Prof. Josiah Thompson is an expert on such noted philosophers as Kierkegaard, Nietzsche--and Sam Spade.
Spade? What in the name of Humphrey Bogart is going on here? A career change, that’s what.
In 1976, Thompson, driven by a “thirst for experience,” left his tenured position as professor of philosophy at Haverford College--a prestigious Quaker school in Pennsylvania--came to San Francisco and became a private detective.
He couldn’t have picked a better city in which to set up shop.
San Francisco’s hills are steeped in the lore of Dashiell Hammett and his legendary sleuth, Sam Spade, the “blond Satan” whose hair darkened when brought to the screen by Bogart in “The Maltese Falcon.”
There’s even a bronze plaque on a San Francisco street, recalling a murder that took place only in Hammett’s mind: “On approximately this spot Miles Archer, partner of Sam Spade, was done in by Brigid O’Shaughnessy.”
Thompson, whose previous writings were mostly limited to the academic world, has recounted his metamorphosis in a book appropriately called “Gumshoe: Reflections in a Private Eye” (Little, Brown, $17.95).
He was born 53 years ago in East Liverpool, Ohio, where his father sold dishes. During World War I, his father took a pair of field glasses from a dead German and gave them to the youngster.
Under Fire in Lebanon
Thompson, whose nickname is Tink, still uses the glasses on cases. He keeps them hanging over his desk and has used them on stakeouts.
Even though slightly built, he played halfback in high school, closing his eyes “on every play.” Later, he was under fire in Lebanon as an ensign with a Navy underwater demolition team, the elite frogmen.
Why did he become a professor in the first place, going from football bruises and the sound of warfare to the safety of a college campus?
“I had plenty of money when I got out of the Navy, with demolition and combat pay,” he said. “I was a good student in high school so I went to Oxford and from there took the line of least resistance.”
When that line became a cul-de-sac, he took a sabbatical and grabbed a job with an established detective agency in San Francisco.
During his apprenticeship and as his own boss, Thompson has worked on such headline cases as the defense of Black Panther Huey Newton on assault and murder charges, and the defense of William and Emily Harris in the Patty Hearst case.
There were also other less publicized capers, ranging from recovering $30,000 from under the floorboards of an attic in a drug case to retrieving a kidnaped child from India.
Never Carries a Gun
Thompson’s wife, Nancy, sells real estate. They have two adult daughters and a son who plays soccer in college. Thompson never carries a gun and he thinks the most dangerous part of his job is “mistaken identity.”
“I was taken for a spy on a case in Morocco,” he said. “And one time in Canada, while working on a drug case, word got around that a hit man was being brought in. When people heard I was from California, some of them thought I was the guy. The bars would clear when I came in.”

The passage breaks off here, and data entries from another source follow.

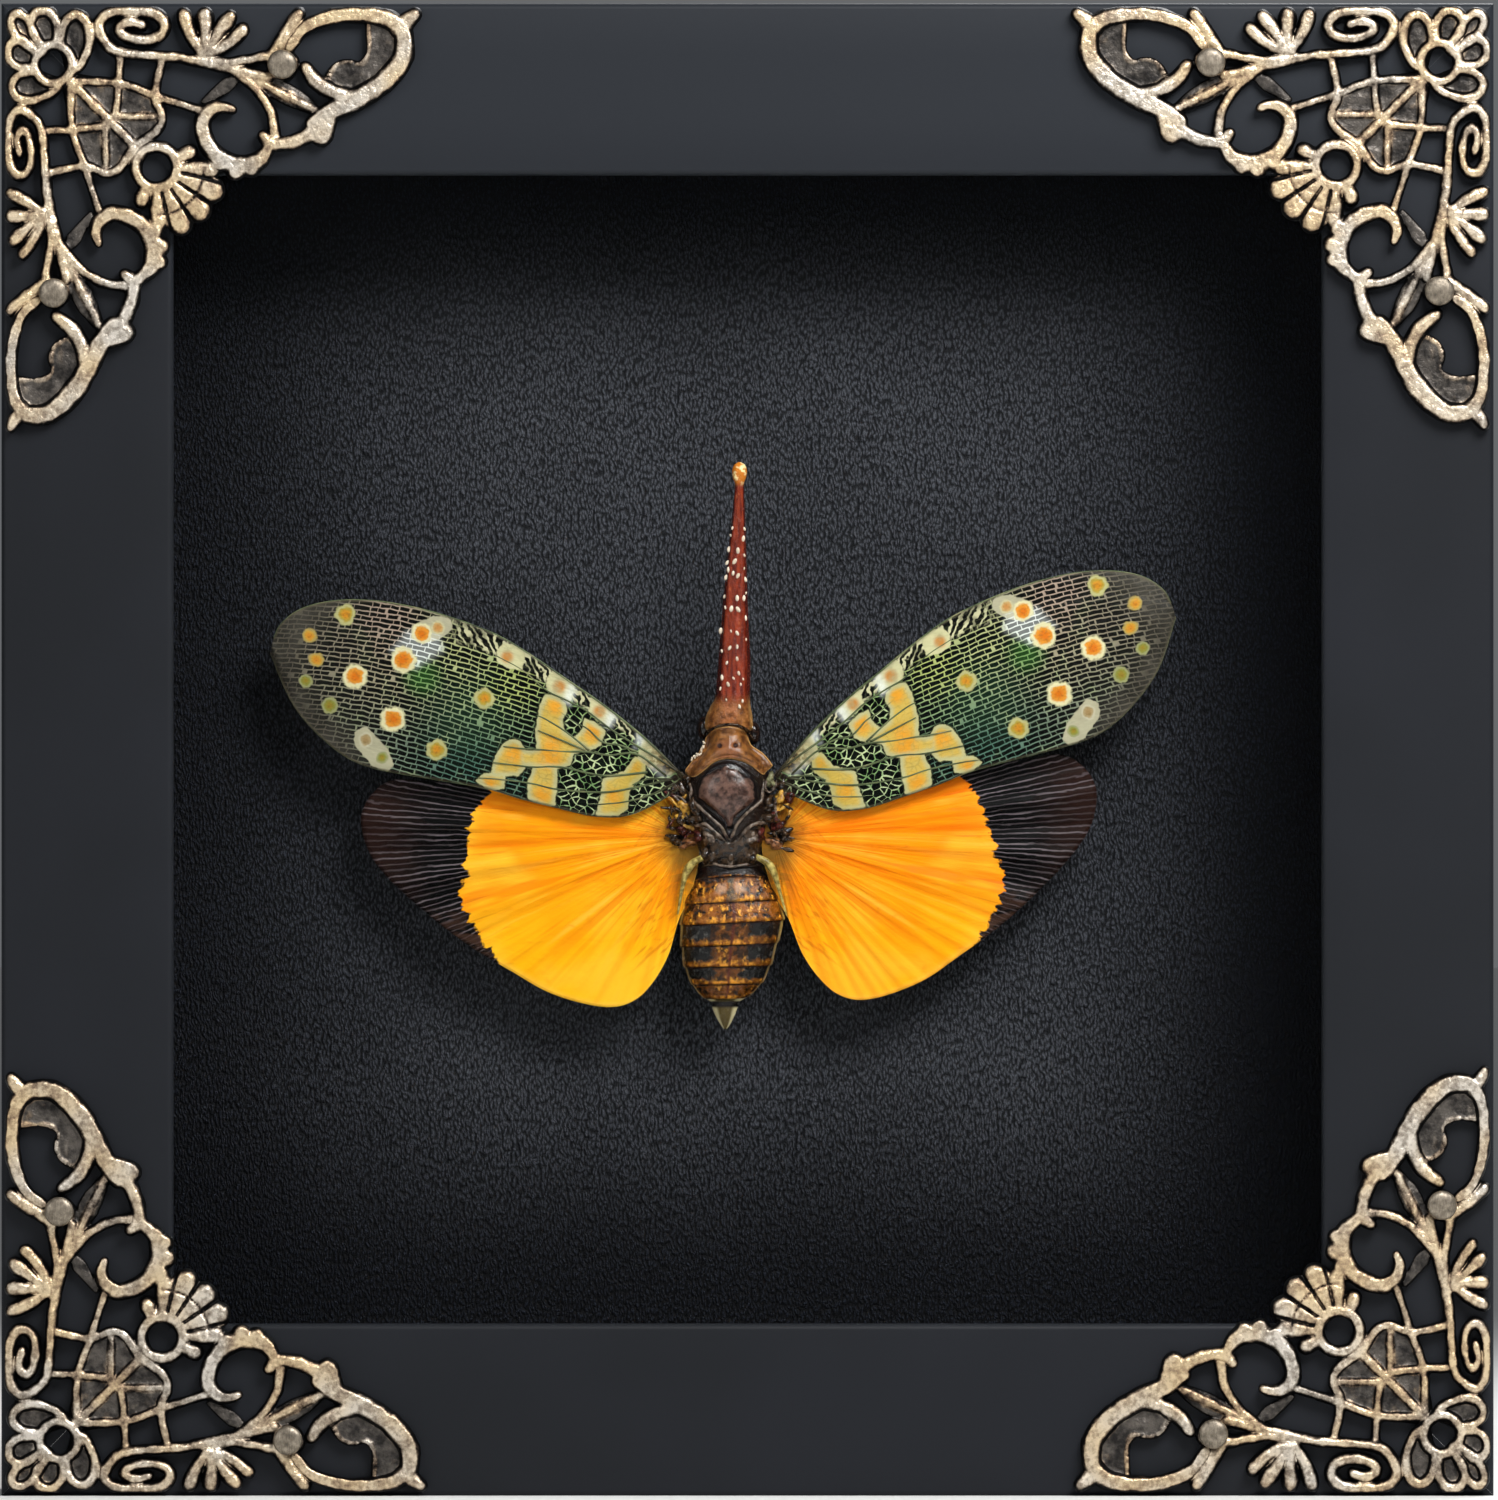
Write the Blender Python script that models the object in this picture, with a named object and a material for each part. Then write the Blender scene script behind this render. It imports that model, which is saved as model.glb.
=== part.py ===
"""Framed lanternfly specimen: a small black shadow box with cast filigree corners.

The box stands upright on its bottom edge. Its front looks towards -Y, +X is to the viewer's right
and +Z is up. The origin is the middle of the bottom of the whole object. Lengths are in metres.
"""

import math

import bmesh
import bpy
import numpy as np
from mathutils import Matrix, Vector
from mathutils.geometry import delaunay_2d_cdt

MM = 0.001
GAP = 0.3 * MM

# Frame
FRAME_SIDE = 127.0 * MM
HALF_SIDE = FRAME_SIDE / 2
MOULDING_WIDTH = 14.6 * MM
MOULDING_DEPTH = 24.0 * MM
FRONT_Y = -MOULDING_DEPTH / 2
BACK_Y = MOULDING_DEPTH / 2
LIP_DEPTH = 3.0 * MM
RABBET_WIDTH = 5.0 * MM
EASED_EDGE = 0.5 * MM

# What lies in the rabbet, from the front to the back
GLASS_THICKNESS = 2.0 * MM
SPACER_WIDTH = 4.2 * MM
CARD_THICKNESS = 1.6 * MM
BOARD_THICKNESS = 3.0 * MM
CARD_FRONT_Y = 5.0 * MM
RABBET_HALF = HALF_SIDE - MOULDING_WIDTH + RABBET_WIDTH
PANEL_HALF = RABBET_HALF - GAP
GLASS_FRONT_Y = FRONT_Y + LIP_DEPTH + GAP
GLASS_BACK_Y = GLASS_FRONT_Y + GLASS_THICKNESS
BOARD_FRONT_Y = CARD_FRONT_Y + CARD_THICKNESS + GAP
BOARD_BACK_Y = BOARD_FRONT_Y + BOARD_THICKNESS

# Steel points that hold the back board
TAB_WIDTH = 6.0 * MM
TAB_LENGTH = 11.0 * MM
TAB_IN_WOOD = 4.0 * MM
TAB_THICKNESS = 0.6 * MM

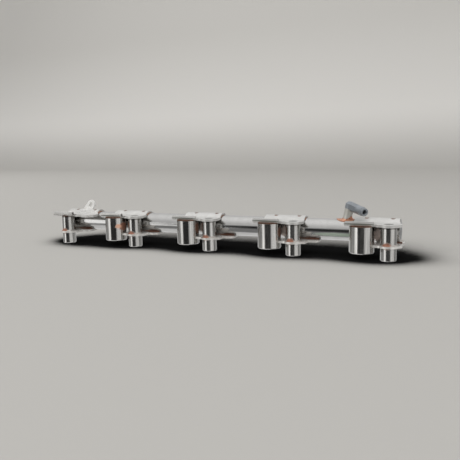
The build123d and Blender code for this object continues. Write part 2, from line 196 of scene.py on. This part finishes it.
def linear(r, g, b):
    """sRGB 0..255 to linear."""
    shares = (r / 255, g / 255, b / 255)
    return tuple(c / 12.92 if c <= 0.04045 else ((c + 0.055) / 1.055) ** 2.4 for c in shares)


# ---------------------------------------------------------------- finishes
# copper whose light tone is a painted highlight on the first cup's smear
COPPER_PAINTED_HIGHLIGHT = linear(232, 180, 152)
COPPER_BROWN = linear(156, 100, 74)
COPPER_DARK = linear(150, 98, 74)
BROWN = linear(128, 84, 62)
# a pale pinkish film on the tube's front between each cup and its sleeve
PALE_FILM = linear(216, 198, 188)
# painted reflection: a green band on the tube
PAINTED_GREEN_REFLECTION = linear(180, 194, 178)
SPECKLE = linear(120, 116, 110)
# painted shade: the dark line along the upturned flanges
PAINTED_FLANGE_SHADE = linear(104, 108, 100)
# painted light: a pale patch over the first bracket's ear
PAINTED_LIGHT = linear(240, 239, 236)
# painted shade: dark spots in the bend reliefs, a small streak on a cup and the band under the sleeve seats
PAINTED_SHADE = linear(58, 44, 38)


def satin_steel(name, light, dark, roughness, metallic=1.0, marks=(), speckle=0.0, on_top=False):
    """Blasted or tumbled steel: cloudy tone, fine grain, brazing copper and films at the marks, with painted
    shade on the brackets, painted light on the first bracket's ear and a painted reflection on the tube.
    """
    s = Shader(name)
    cloud = s.ramp(s.noise(90, 5), 0.35, 0.7)
    color = s.mix(cloud, dark, light)
    if speckle:
        spots = s.ramp(s.noise(900, 3, shift=(0.4, 0.1, 0)), 0.52, 0.66, 0, speckle)
        color = s.mix(spots, color, SPECKLE)
    rough = s.blend(cloud, roughness + 0.04, roughness - 0.03)
    color, rough, metallic = s.stain(color, rough, metallic, marks, on_top)
    return s.finish(color, rough, metallic, s.bump(s.noise(2600, 2), 0.00008, 0.35))


def turned_steel(name, tone, roughness, marks=(), painted_seat_shade=False):
    """Polished turned steel: fine rings round the upright axis, streaks along it, heat tint and copper at the
    marks, on the cups also a painted highlight and a small painted shade; when asked, a band of painted shade
    just under the bracket seat.
    """
    s = Shader(name)
    rings = s.noise(1500, 2, stretch=(0.02, 0.02, 3.0))
    streaks = s.noise(420, 3, stretch=(1, 1, 0.05))
    color = s.mix(s.ramp(streaks, 0.3, 0.75), tuple(0.7 * c for c in tone), tone)
    rough = s.blend(s.ramp(s.noise(140, 3, stretch=(1, 1, 0.25)), 0.35, 0.75), roughness, roughness + 0.1)
    color, rough, metallic = s.stain(color, rough, 1.0, marks)
    if painted_seat_shade:
        # painted shade: a dark band round the sleeve just under the bracket seat
        under = s.ramp(s.axes()[2], SEAT - 0.0022, SEAT - 0.0004)
        color = s.mix(s.math("MULTIPLY", under, 0.75), color, PAINTED_SHADE)
    normal = s.bump(rings, 0.00003, 0.25, s.bump(streaks, 0.0001, 0.3))
    return s.finish(color, rough, metallic, normal, brushed=0.5)


def brazed_copper(name, light, dark):
    """Filler metal: mottled, slightly wrinkled copper."""
    s = Shader(name)
    mottle = s.ramp(s.noise(500, 4), 0.35, 0.68)
    rough = s.blend(mottle, 0.5, 0.36)
    return s.finish(s.mix(mottle, dark, light), rough, 0.85, s.bump(s.noise(1300, 3), 0.00012, 0.5))


def stain(x, y, z, size, color, ragged=0.004, stretch=(1, 1, 1)):
    return (x, y, z), size, color, ragged, stretch


def row(places, x, y, z, *look):
    """The same mark at several places along the rail, offset by x from each; some rows are painted shade."""
    return [stain(place + x, y, z, *look) for place in places]


cup_marks_shade_and_highlight = [
    stain(CUPS[0] + 0.012, -0.0025, 0.023, 0.0072, COPPER_DARK, 0.008, (1, 1, 1.2)),
    # the first cup's copper smear, its light part a painted highlight
    stain(CUPS[0] + 0.0085, -0.0085, 0.0238, 0.0044, COPPER_PAINTED_HIGHLIGHT, 0.005, (1, 1, 1.5)),
    stain(CUPS[1] + 0.0122, -0.0018, 0.0245, 0.0056, BROWN, 0.006, (1.2, 1, 0.7)),
    # painted shade: a small dark streak on the second cup's side towards its sleeve
    stain(CUPS[1] + 0.0112, -0.004, 0.019, 0.0018, PAINTED_SHADE, 0.003, (1, 1, 0.6)),
    stain(CUPS[2] + 0.0122, -0.0024, 0.024, 0.005, BROWN, 0.006, (1.2, 1, 0.7)),
    stain(CUPS[3] + 0.0125, 0.001, 0.018, 0.005, BROWN, 0.005, (1.2, 1, 0.6)),
]
sleeve_stains = row(BOLTS, -0.001, -0.0077, PLATE_TOP + 0.0002, 0.0038, COPPER_BROWN, 0.004, (0.7, 1, 1))

# painted reflection: a thin green band along the tube's lower front between the fourth and fifth sleeve
tube_films_and_reflection = [stain(0.138, 0.0094, 0.0216, 0.0026, PAINTED_GREEN_REFLECTION, 0.0, (0.1, 1, 1))]
# a pale pinkish film on the tube's front between each cup and its sleeve
tube_films_and_reflection += row(BOLTS[1:], -0.0125, TUBE_FRONT, 0.022, 0.007, PALE_FILM, 0.008, (1.6, 1, 0.7))

plate_stains = row(BOLTS, 0.016, 0.013, PLATE_TOP, 0.0016, BROWN, 0.002, (0.2, 1, 1))
plate_stains += row(BOLTS, -0.002, -0.006, PLATE_TOP, 0.0055, COPPER_BROWN, 0.004)

ring_stains = row(BOLTS, -0.0015, -0.008, PLATE_TOP, 0.0052, COPPER_BROWN, 0.004)
ring_stains += row(BOLTS, 0.016, 0.0122, 0.0158, 0.0036, BROWN, 0.001, (0.2, 1, 1))

# painted shade: a dark spot in each bend relief, and a dark line along each upturned flange of brackets 2 to
# 5
saddle_painted_shade = row(BOLTS[1:2], *RELIEF, 0.0032, PAINTED_SHADE, 0.001)
saddle_painted_shade += row(BOLTS[1:], -0.0275, FLANGE_FRONT, SEAT + 0.0027, 0.001, PAINTED_FLANGE_SHADE, 0.0, (0.05, 0.3, 1))
saddle_painted_shade += row(BOLTS[2:], *RELIEF, 0.0015, PAINTED_SHADE, 0.001, (1, 1, 0.6))

# painted shade in the first bracket's bend relief, and a painted light patch over its ear
first_painted_light_and_shade = row([BOLTS[0] + CUP_OFFSET], *RELIEF, 0.0032, PAINTED_SHADE, 0.001)
first_painted_light_and_shade += [stain(-0.180, 0.0278, 0.0455, 0.0145, PAINTED_LIGHT, 0.0)]

copper = brazed_copper("Braze", linear(240, 186, 156), linear(150, 92, 68))
dark_copper = brazed_copper("BrazeDark", linear(162, 120, 98), linear(112, 86, 72))
saddle = satin_steel("Stamped", linear(210, 209, 206), linear(199, 198, 195), 0.38, 0.4, saddle_painted_shade)
blasted = satin_steel("Blasted", linear(213, 212, 209), linear(199, 198, 195), 0.5, 0.15, first_painted_light_and_shade, 0.8)
tube = satin_steel("Tube", linear(196, 195, 193), linear(190, 189, 187), 0.1, 1.0, tube_films_and_reflection)
plate = satin_steel(
    "Plate", linear(232, 230, 226), linear(214, 210, 205), 0.35, 0.4, plate_stains, on_top=True
)
cup_finish = turned_steel("Cup", linear(210, 208, 204), 0.16, cup_marks_shade_and_highlight)
sleeve_finish = turned_steel("Sleeve", linear(212, 210, 206), 0.18, sleeve_stains, painted_seat_shade=True)
ring = satin_steel("Ring", linear(196, 192, 187), linear(172, 164, 157), 0.35, 0.6, ring_stains)
post_finish = satin_steel("Post", linear(206, 205, 200), linear(190, 188, 180), 0.4, 0.5)
fitting_finish = satin_steel("Fitting", linear(158, 163, 168), linear(138, 143, 148), 0.34, 0.7)
plug_finish = satin_steel("Plug", linear(180, 180, 178), linear(160, 160, 158), 0.4)

FINISHES = {
    "main_tube": tube,
    "end_plug": plug_finish,
    "injector_cup": cup_finish,
    "bolt_sleeve": sleeve_finish,
    "upper_bracket_1": blasted,
    "upper_bracket": saddle,
    "lower_bracket": plate,
    "inlet_post": post_finish,
    "inlet_fitting": fitting_finish,
    "braze_inlet": copper,
    "braze_lower": ring,
    "braze": dark_copper,
}
for name, piece in nodes.items():
    finish = next(material for start, material in FINISHES.items() if name.startswith(start))
    for index in range(max(1, len(piece.material_slots))):
        if piece.material_slots:
            piece.material_slots[index].material = finish
        else:
            piece.data.materials.append(finish)


# ---------------------------------------------------------------- studio
BACKGROUND, BACKDROP = linear(179, 177, 173), linear(221, 219, 215)
SHADE = linear(22, 22, 22)
SKY_LOW, SKY_HIGH, GROUND, GROUND_LEFT = 0.5, 1.1, 0.26, 0.8
EMPTY = 0.56  # level that the camera sees past the backdrop
# level of the room at eye height, from the angle at which it starts: 0 is in front, 90 at the inlet's end
ROOM = [(-180, 0.9), (-132, 0.36), (-56, 1.4), (-29, 0.09), (36, 0.85), (98, 0.2), (128, 0.85)]
ROOM_HEIGHT, ROOM_EDGE = -8.0, 5


def sweep_mesh():
    """Floor that curves up into a backdrop."""
    depth, radius, wide, front, top, steps = 2.2, 0.9, 20.0, -20.0, 5.0, 24
    profile = [(front, 0.0), (depth, 0.0)]
    for step in range(1, steps + 1):
        turn = math.pi / 2 * step / steps
        profile.append((depth + radius * math.sin(turn), radius * (1 - math.cos(turn))))
    profile.append((depth + radius, top))
    points = [(x, y, z) for y, z in profile for x in (-wide, wide)]
    faces = [(2 * i, 2 * i + 1, 2 * i + 3, 2 * i + 2) for i in range(len(profile) - 1)]
    mesh = bpy.data.meshes.new("Sweep")
    mesh.from_pydata(points, [], faces)
    for face in mesh.polygons:
        face.use_smooth = True
    return mesh


def floor_finish():
    """Pale floor and backdrop, darker for the camera where the part stands close over the floor."""
    s = Shader("Floor")
    middle, full, gone = 0.04, 0.07, 0.14  # the dark patch across the rail: its middle and half widths
    seen = s.node("ShaderNodeLightPath").outputs["Is Camera Ray"]
    normal = s.tilted(s.node("ShaderNodeNewGeometry").outputs["Normal"], (-0.12, -0.38, 0.0))
    shade = s.ramp(s.occlusion(normal, 0.3), 0.8, 0.975, 1.0, 0.0)
    across = s.math("ABSOLUTE", s.math("SUBTRACT", s.axes()[1], middle))
    dark = s.math("MULTIPLY", seen, s.math("MULTIPLY", shade, s.ramp(across, full, gone, 1.0, 0.0)))
    pale = s.mix(s.ramp(s.axes()[2], -0.05, 0.35), BACKGROUND, BACKDROP)
    s.principled.inputs["Specular IOR Level"].default_value = 0.0
    return s.finish(s.mix(dark, pale, SHADE), 0.9, 0.0)


def sweep():
    """Pale floor and backdrop far behind the part, left out of its reflections."""
    floor = bpy.data.objects.new("Floor", sweep_mesh())
    bpy.context.collection.objects.link(floor)
    floor.data.materials.append(floor_finish())
    floor.visible_glossy = False


def softbox(name, place, watts):
    """A large square lamp aimed at the part and unseen in its reflections."""
    lamp = bpy.data.lights.new(name, "AREA")
    lamp.shape = "RECTANGLE"
    lamp.size = lamp.size_y = 1.6
    lamp.energy = watts
    holder = bpy.data.objects.new(name, lamp)
    holder.location = place
    holder.rotation_euler = (-Vector(place)).to_track_quat("-Z", "Y").to_euler()
    holder.visible_glossy = False
    bpy.context.collection.objects.link(holder)


def room_level(g, turn):
    """Walls at eye height, in uneven upright bands."""
    wall = ROOM[0][1]
    for start, level in ROOM[1:]:
        wall = g.blend(g.ramp(turn, start - ROOM_EDGE, start + ROOM_EDGE), wall, level)
    return g.math("MULTIPLY", wall, g.ramp(g.band_noise(turn, 0.13), 0.3, 0.7, 0.6, 1.3))


def dark_edge(g, turn, height):
    """1 on the dark strip in front of the part, just under eye height."""
    across = g.math("MULTIPLY", g.ramp(turn, -31, -26), g.ramp(turn, 30, 36, 1.0, 0.0))
    upright = g.math("MULTIPLY", g.ramp(height, -13.5, -12), g.ramp(height, -1, 1, 1.0, 0.0))
    return g.math("MULTIPLY", across, upright)


def world():
    """Soft room round the part: white overhead, a dark front, white cards left and right of it."""
    made = bpy.data.worlds.new("Studio")
    bpy.context.scene.world = made
    made.use_nodes = True
    g = Graph(made.node_tree, "Generated")
    x, y, z = g.axes()
    turn = g.math("DEGREES", g.math("ARCTAN2", x, g.math("MULTIPLY", y, -1.0)))
    height = g.math("DEGREES", g.math("ARCSINE", z))
    sky = g.ramp(height, -5, 80, SKY_LOW, SKY_HIGH)
    ground = g.ramp(turn, -60, -46, GROUND_LEFT, GROUND)
    open_room = g.blend(g.ramp(height, -22, 2), ground, sky)
    at_wall = g.ramp(g.math("ABSOLUTE", g.math("SUBTRACT", height, ROOM_HEIGHT)), 12, 26, 1.0, 0.0)
    at_front = g.ramp(g.math("ABSOLUTE", turn), 108, 128, 1.0, 0.0)
    level = g.blend(g.math("MULTIPLY", at_wall, at_front), open_room, room_level(g, turn))
    level = g.blend(dark_edge(g, turn, height), level, 0.02)
    seen = g.node("ShaderNodeLightPath").outputs["Is Camera Ray"]
    background = made.node_tree.nodes["Background"]
    background.inputs["Color"].default_value = (1, 1, 1, 1)
    g.feed(background.inputs["Strength"], g.blend(seen, level, EMPTY))


def camera():
    """The camera that took the photograph, from the fit to the sleeves and cups."""
    place = Vector((0.26714, -0.5544, 0.11174))
    azimuth, elevation, roll = (math.radians(v) for v in (23.6, 8.299, -1.183))
    focal_pixels, frame_pixels, sensor = 564.509, 460, 36
    level = math.cos(elevation)
    back = Vector((math.sin(azimuth) * level, -math.cos(azimuth) * level, math.sin(elevation)))
    right = (-back).cross(Vector((0, 0, 1))).normalized()
    up = right.cross(-back)
    turned_right = math.cos(roll) * right + math.sin(roll) * up
    turned_up = -math.sin(roll) * right + math.cos(roll) * up
    data = bpy.data.cameras.new("Camera")
    data.sensor_width = sensor
    data.lens = focal_pixels / frame_pixels * sensor
    data.clip_start, data.clip_end = 0.01, 50
    holder = bpy.data.objects.new("Camera", data)
    turn = Matrix((turned_right, turned_up, back)).transposed()
    holder.matrix_world = Matrix.Translation(place) @ turn.to_4x4()
    bpy.context.collection.objects.link(holder)
    bpy.context.scene.camera = holder


sweep()
world()
softbox("Key", (-2.6, 0.2, 2.1), 26)
softbox("Fill", (0.3, -2.4, 1.5), 22)
camera()
bpy.context.scene.view_settings.view_transform = "Standard"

While honing his skills as a gumshoe, Thompson has become fascinated by Hammett and Spade, so much so that on one case he took the time to interview some of Hammett’s relatives.
Hammett, through Spade, was a bit of a philosopher, he said.
“In order to love, one must put off hardness and shiftiness,” Thompson said. “The ability to lie effectively, to appear different than one really is, all the disguises essential in the world of power, become, in the world of love, temptations, artful excuses to avoid the nakedness love requires, to avoid love.”
Hammett knew this, he said.
“That’s why in the last line of ‘The Maltese Falcon’ he makes Spade ‘shiver’ as he looks down the cold barrel of his future.”